-- WRITTEN INSTRUCTION --
Write out the whole of the material exactly.

-- DATA PROVIDED --
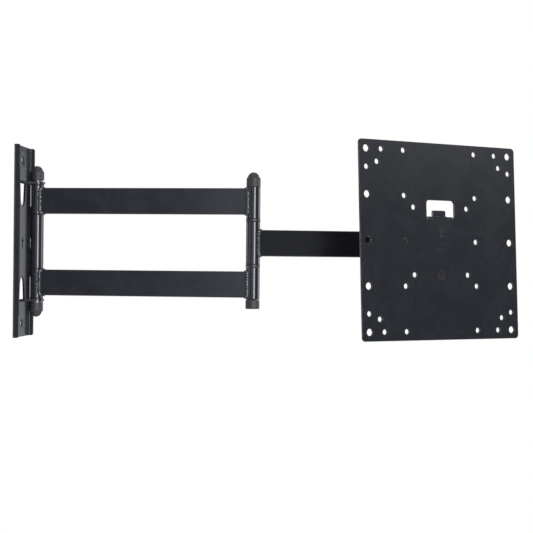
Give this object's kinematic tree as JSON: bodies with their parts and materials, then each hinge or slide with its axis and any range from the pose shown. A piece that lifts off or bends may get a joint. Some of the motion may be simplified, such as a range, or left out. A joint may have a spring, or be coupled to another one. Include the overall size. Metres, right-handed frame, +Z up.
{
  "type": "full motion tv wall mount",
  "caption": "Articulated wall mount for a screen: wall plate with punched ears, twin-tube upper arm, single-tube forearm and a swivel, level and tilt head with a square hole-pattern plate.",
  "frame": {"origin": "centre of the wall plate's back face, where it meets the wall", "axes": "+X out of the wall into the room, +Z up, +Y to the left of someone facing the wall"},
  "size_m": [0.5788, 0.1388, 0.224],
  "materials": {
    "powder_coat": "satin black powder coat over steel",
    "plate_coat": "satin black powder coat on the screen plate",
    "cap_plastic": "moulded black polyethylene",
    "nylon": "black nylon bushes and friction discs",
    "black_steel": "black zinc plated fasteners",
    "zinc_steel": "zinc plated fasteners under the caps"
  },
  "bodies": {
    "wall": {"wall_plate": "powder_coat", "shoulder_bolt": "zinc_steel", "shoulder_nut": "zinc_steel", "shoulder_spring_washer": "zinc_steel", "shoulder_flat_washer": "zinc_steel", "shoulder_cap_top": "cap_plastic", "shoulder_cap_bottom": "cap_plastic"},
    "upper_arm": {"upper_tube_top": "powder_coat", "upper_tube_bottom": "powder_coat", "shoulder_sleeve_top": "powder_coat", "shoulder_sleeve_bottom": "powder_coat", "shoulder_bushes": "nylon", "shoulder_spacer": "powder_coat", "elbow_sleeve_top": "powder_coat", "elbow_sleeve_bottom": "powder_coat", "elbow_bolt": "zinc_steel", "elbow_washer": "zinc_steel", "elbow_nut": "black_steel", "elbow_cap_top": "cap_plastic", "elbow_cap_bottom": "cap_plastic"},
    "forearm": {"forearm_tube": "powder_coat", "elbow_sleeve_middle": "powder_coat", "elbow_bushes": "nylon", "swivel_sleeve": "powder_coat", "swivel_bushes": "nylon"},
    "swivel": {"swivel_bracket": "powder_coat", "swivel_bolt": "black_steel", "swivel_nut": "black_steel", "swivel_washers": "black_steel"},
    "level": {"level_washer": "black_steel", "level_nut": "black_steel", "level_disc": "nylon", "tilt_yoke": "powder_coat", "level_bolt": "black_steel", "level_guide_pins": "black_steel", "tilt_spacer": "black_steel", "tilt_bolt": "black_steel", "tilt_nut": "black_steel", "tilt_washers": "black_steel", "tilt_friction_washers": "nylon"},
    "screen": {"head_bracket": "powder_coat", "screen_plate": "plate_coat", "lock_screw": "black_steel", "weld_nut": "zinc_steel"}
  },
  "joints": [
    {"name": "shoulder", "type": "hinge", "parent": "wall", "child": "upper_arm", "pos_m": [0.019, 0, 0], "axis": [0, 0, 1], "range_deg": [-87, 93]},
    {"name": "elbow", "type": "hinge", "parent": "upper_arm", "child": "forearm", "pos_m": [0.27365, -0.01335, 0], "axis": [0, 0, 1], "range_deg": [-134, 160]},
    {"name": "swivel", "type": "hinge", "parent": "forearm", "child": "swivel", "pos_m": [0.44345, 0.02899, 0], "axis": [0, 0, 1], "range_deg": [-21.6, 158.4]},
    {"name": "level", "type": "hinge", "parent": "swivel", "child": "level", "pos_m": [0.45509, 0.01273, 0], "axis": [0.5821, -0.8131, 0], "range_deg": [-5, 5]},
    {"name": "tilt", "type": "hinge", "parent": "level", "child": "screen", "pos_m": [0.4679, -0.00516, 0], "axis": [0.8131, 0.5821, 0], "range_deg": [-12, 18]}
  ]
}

-- ANSWER FOR THIS EXERCISE --
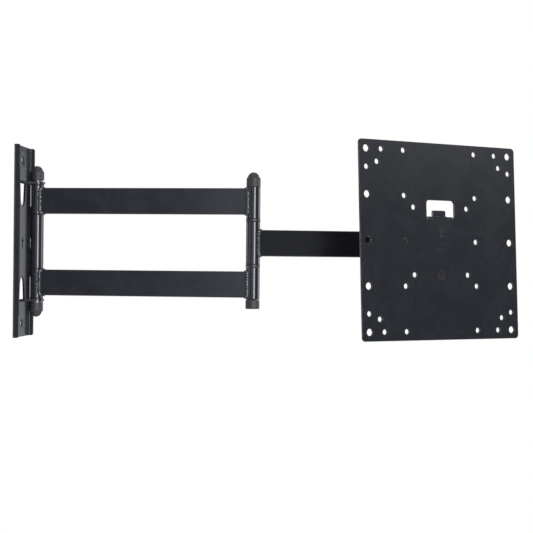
Give this object's kinematic tree as JSON: bodies with their parts and materials, then each hinge or slide with its axis and any range from the pose shown. A piece that lifts off or bends may get a joint. Some of the motion may be simplified, such as a range, or left out. A joint may have a spring, or be coupled to another one. Include the overall size. Metres, right-handed frame, +Z up.
{
  "type": "full motion tv wall mount",
  "caption": "Articulated wall mount for a screen: wall plate with punched ears, twin-tube upper arm, single-tube forearm and a swivel, level and tilt head with a square hole-pattern plate.",
  "frame": {"origin": "centre of the wall plate's back face, where it meets the wall", "axes": "+X out of the wall into the room, +Z up, +Y to the left of someone facing the wall"},
  "size_m": [0.5788, 0.1388, 0.224],
  "materials": {
    "powder_coat": "satin black powder coat over steel",
    "plate_coat": "satin black powder coat on the screen plate",
    "cap_plastic": "moulded black polyethylene",
    "nylon": "black nylon bushes and friction discs",
    "black_steel": "black zinc plated fasteners",
    "zinc_steel": "zinc plated fasteners under the caps"
  },
  "bodies": {
    "wall": {"wall_plate": "powder_coat", "shoulder_bolt": "zinc_steel", "shoulder_nut": "zinc_steel", "shoulder_spring_washer": "zinc_steel", "shoulder_flat_washer": "zinc_steel", "shoulder_cap_top": "cap_plastic", "shoulder_cap_bottom": "cap_plastic"},
    "upper_arm": {"upper_tube_top": "powder_coat", "upper_tube_bottom": "powder_coat", "shoulder_sleeve_top": "powder_coat", "shoulder_sleeve_bottom": "powder_coat", "shoulder_bushes": "nylon", "shoulder_spacer": "powder_coat", "elbow_sleeve_top": "powder_coat", "elbow_sleeve_bottom": "powder_coat", "elbow_bolt": "zinc_steel", "elbow_washer": "zinc_steel", "elbow_nut": "black_steel", "elbow_cap_top": "cap_plastic", "elbow_cap_bottom": "cap_plastic"},
    "forearm": {"forearm_tube": "powder_coat", "elbow_sleeve_middle": "powder_coat", "elbow_bushes": "nylon", "swivel_sleeve": "powder_coat", "swivel_bushes": "nylon"},
    "swivel": {"swivel_bracket": "powder_coat", "swivel_bolt": "black_steel", "swivel_nut": "black_steel", "swivel_washers": "black_steel"},
    "level": {"level_washer": "black_steel", "level_nut": "black_steel", "level_disc": "nylon", "tilt_yoke": "powder_coat", "level_bolt": "black_steel", "level_guide_pins": "black_steel", "tilt_spacer": "black_steel", "tilt_bolt": "black_steel", "tilt_nut": "black_steel", "tilt_washers": "black_steel", "tilt_friction_washers": "nylon"},
    "screen": {"head_bracket": "powder_coat", "screen_plate": "plate_coat", "lock_screw": "black_steel", "weld_nut": "zinc_steel"}
  },
  "joints": [
    {"name": "shoulder", "type": "hinge", "parent": "wall", "child": "upper_arm", "pos_m": [0.019, 0, 0], "axis": [0, 0, 1], "range_deg": [-87, 93]},
    {"name": "elbow", "type": "hinge", "parent": "upper_arm", "child": "forearm", "pos_m": [0.27365, -0.01335, 0], "axis": [0, 0, 1], "range_deg": [-134, 160]},
    {"name": "swivel", "type": "hinge", "parent": "forearm", "child": "swivel", "pos_m": [0.44345, 0.02899, 0], "axis": [0, 0, 1], "range_deg": [-21.6, 158.4]},
    {"name": "level", "type": "hinge", "parent": "swivel", "child": "level", "pos_m": [0.45509, 0.01273, 0], "axis": [0.5821, -0.8131, 0], "range_deg": [-5, 5]},
    {"name": "tilt", "type": "hinge", "parent": "level", "child": "screen", "pos_m": [0.4679, -0.00516, 0], "axis": [0.8131, 0.5821, 0], "range_deg": [-12, 18]}
  ]
}